— start of MATERIAL PROVIDED —

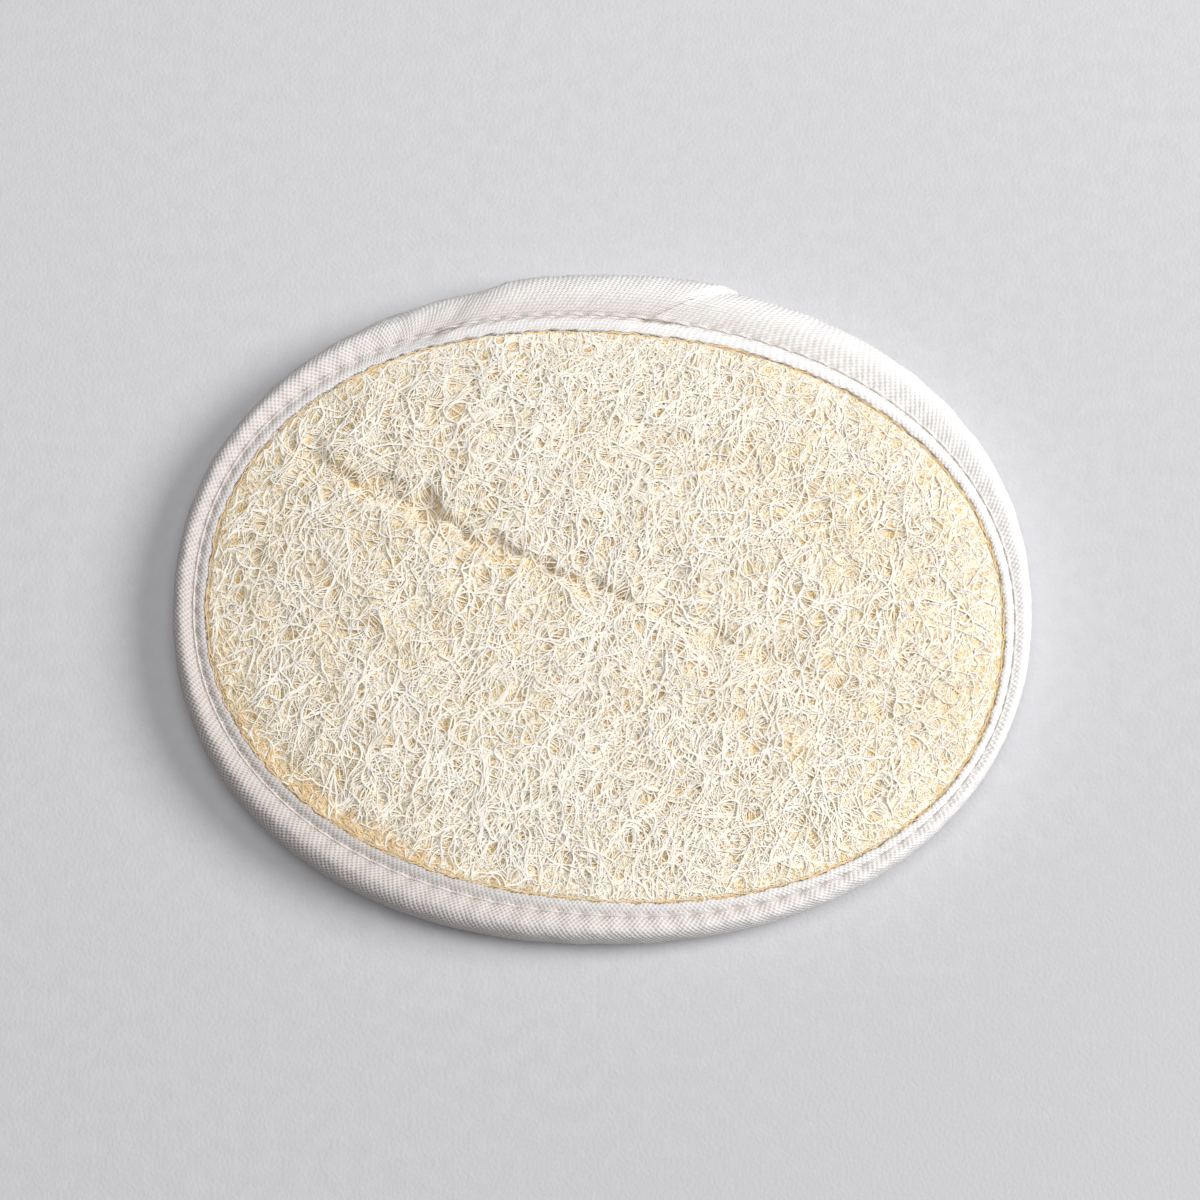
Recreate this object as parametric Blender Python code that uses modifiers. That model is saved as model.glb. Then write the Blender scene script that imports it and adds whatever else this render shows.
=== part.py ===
"""Oval loofah scrubbing pad: a pressed loofah web, bound all round with canvas tape.

The pad lies web side up on its terry back, in metres, with +Z up. X runs along its
length. The origin is on the surface it lies on, under the middle of its outline.
"""

import math
import random

import bmesh
import bpy
from mathutils import Matrix, Vector
from mathutils.geometry import delaunay_2d_cdt

MM = 0.001

# The bound outline, seen from above
PAD_LENGTH = 140.0 * MM
PAD_WIDTH = 110.4 * MM
OUTLINE_POWER = 2.14

# The window in the binding where the web shows. It isn't quite concentric.
BINDING_FACE_AT_ENDS = 5.2 * MM
BINDING_FACE_AT_SIDES = 8.1 * MM
WINDOW_POWER = 2.16
WINDOW_TURN = math.radians(-5.0)
WINDOW_SHIFT_X = 0.4 * MM
WINDOW_SHIFT_Y = -1.6 * MM

# Canvas binding tape and the row of lockstitch through it
CLEARANCE = 0.3 * MM
TAPE_THICKNESS = 0.7 * MM
STITCH_INSET = 1.2 * MM
STITCH_INSET_PER_WIDTH = 0.14
STITCH_PITCH = 3.5 * MM
THREAD_DIAMETER = 0.4 * MM
STITCH_RISE = 0.12 * MM
SEAM_SLOPE_ALLOWANCE = 0.15 * MM
LIP_RISE = 0.4 * MM
ROLL_RISE = 0.6 * MM
ROLL_RISE_PER_WIDTH = 0.12
LIP_EDGE_DROP = 0.15 * MM
BACK_LIP = 3.0 * MM
BACK_SEAM_HALF = 1.2 * MM
BINDING_OFF_FLOOR = 1.6 * MM

# The tape's ends overlap at the far side, the upper one cut on the slant
JOIN_START = math.radians(99.5)
JOIN_OVERLAP = 32.0 * MM
JOIN_SLANT = 1.3
JOIN_RAMP = 7.0 * MM
JOIN_UNSLANT = 38.0 * MM

# Hand strap of flat elastic across the back
STRAP_WIDTH = 25.0 * MM
STRAP_THICKNESS = 1.0 * MM
STRAP_OFF_FLOOR = 0.1 * MM
STRAP_MIDDLE_LENGTH = 36.0 * MM
STRAP_RISE_RUN = 6.0 * MM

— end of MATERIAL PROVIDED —

Write out the full listing exactly as given.

IN RESPONSE.
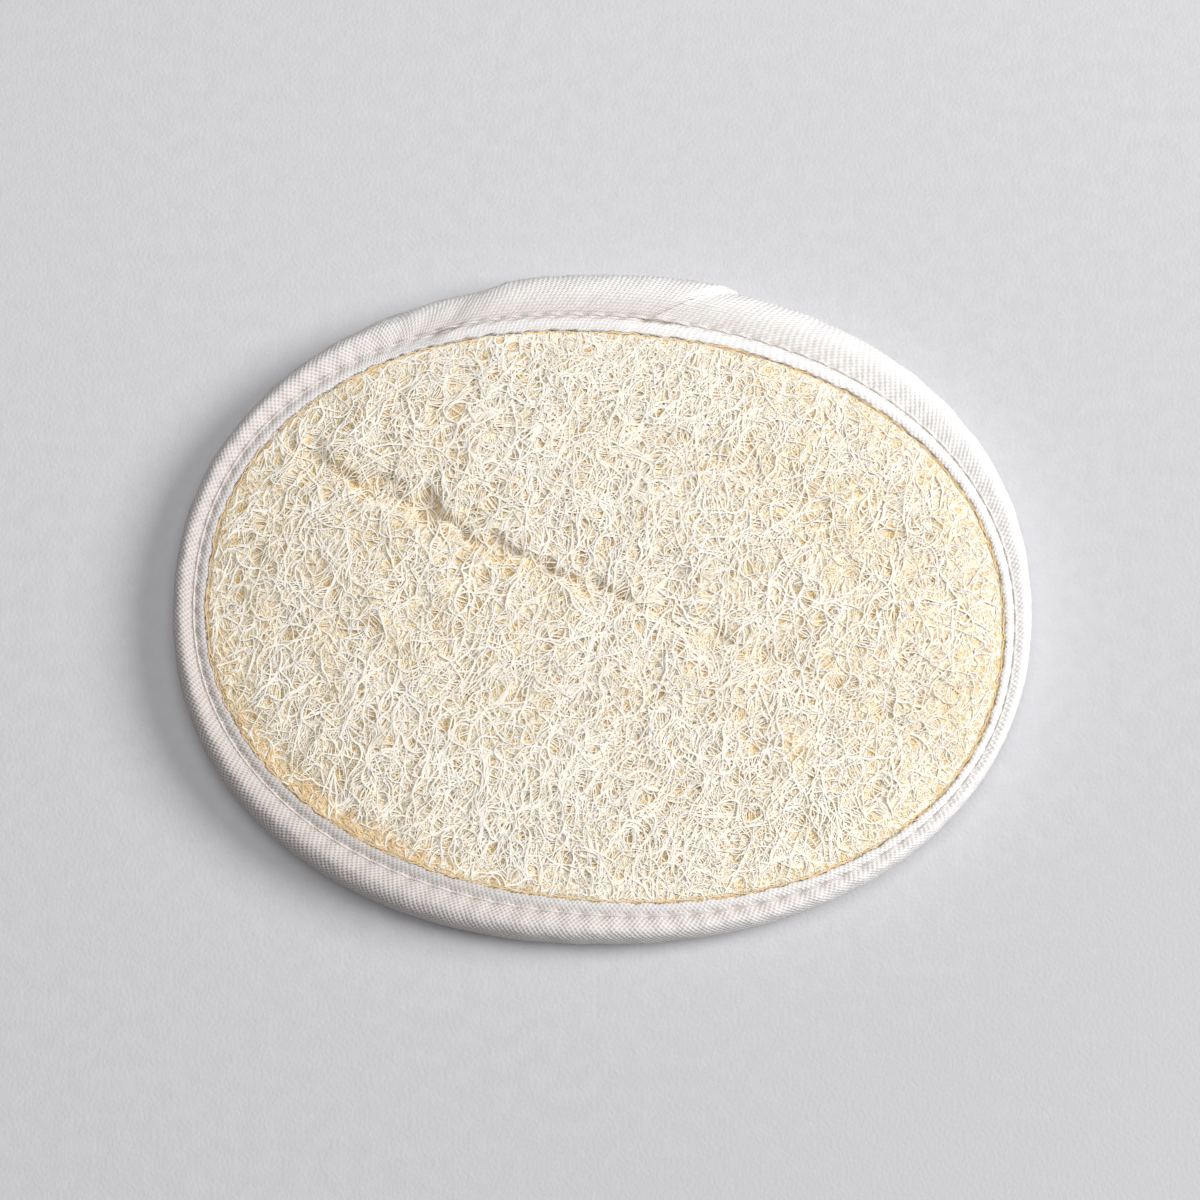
Recreate this object as parametric Blender Python code that uses modifiers. That model is saved as model.glb. Then write the Blender scene script that imports it and adds whatever else this render shows.
=== part.py ===
"""Oval loofah scrubbing pad: a pressed loofah web, bound all round with canvas tape.

The pad lies web side up on its terry back, in metres, with +Z up. X runs along its
length. The origin is on the surface it lies on, under the middle of its outline.
"""

import math
import random

import bmesh
import bpy
from mathutils import Matrix, Vector
from mathutils.geometry import delaunay_2d_cdt

MM = 0.001

# The bound outline, seen from above
PAD_LENGTH = 140.0 * MM
PAD_WIDTH = 110.4 * MM
OUTLINE_POWER = 2.14

# The window in the binding where the web shows. It isn't quite concentric.
BINDING_FACE_AT_ENDS = 5.2 * MM
BINDING_FACE_AT_SIDES = 8.1 * MM
WINDOW_POWER = 2.16
WINDOW_TURN = math.radians(-5.0)
WINDOW_SHIFT_X = 0.4 * MM
WINDOW_SHIFT_Y = -1.6 * MM

# Canvas binding tape and the row of lockstitch through it
CLEARANCE = 0.3 * MM
TAPE_THICKNESS = 0.7 * MM
STITCH_INSET = 1.2 * MM
STITCH_INSET_PER_WIDTH = 0.14
STITCH_PITCH = 3.5 * MM
THREAD_DIAMETER = 0.4 * MM
STITCH_RISE = 0.12 * MM
SEAM_SLOPE_ALLOWANCE = 0.15 * MM
LIP_RISE = 0.4 * MM
ROLL_RISE = 0.6 * MM
ROLL_RISE_PER_WIDTH = 0.12
LIP_EDGE_DROP = 0.15 * MM
BACK_LIP = 3.0 * MM
BACK_SEAM_HALF = 1.2 * MM
BINDING_OFF_FLOOR = 1.6 * MM

# The tape's ends overlap at the far side, the upper one cut on the slant
JOIN_START = math.radians(99.5)
JOIN_OVERLAP = 32.0 * MM
JOIN_SLANT = 1.3
JOIN_RAMP = 7.0 * MM
JOIN_UNSLANT = 38.0 * MM

# Hand strap of flat elastic across the back
STRAP_WIDTH = 25.0 * MM
STRAP_THICKNESS = 1.0 * MM
STRAP_OFF_FLOOR = 0.1 * MM
STRAP_MIDDLE_LENGTH = 36.0 * MM
STRAP_RISE_RUN = 6.0 * MM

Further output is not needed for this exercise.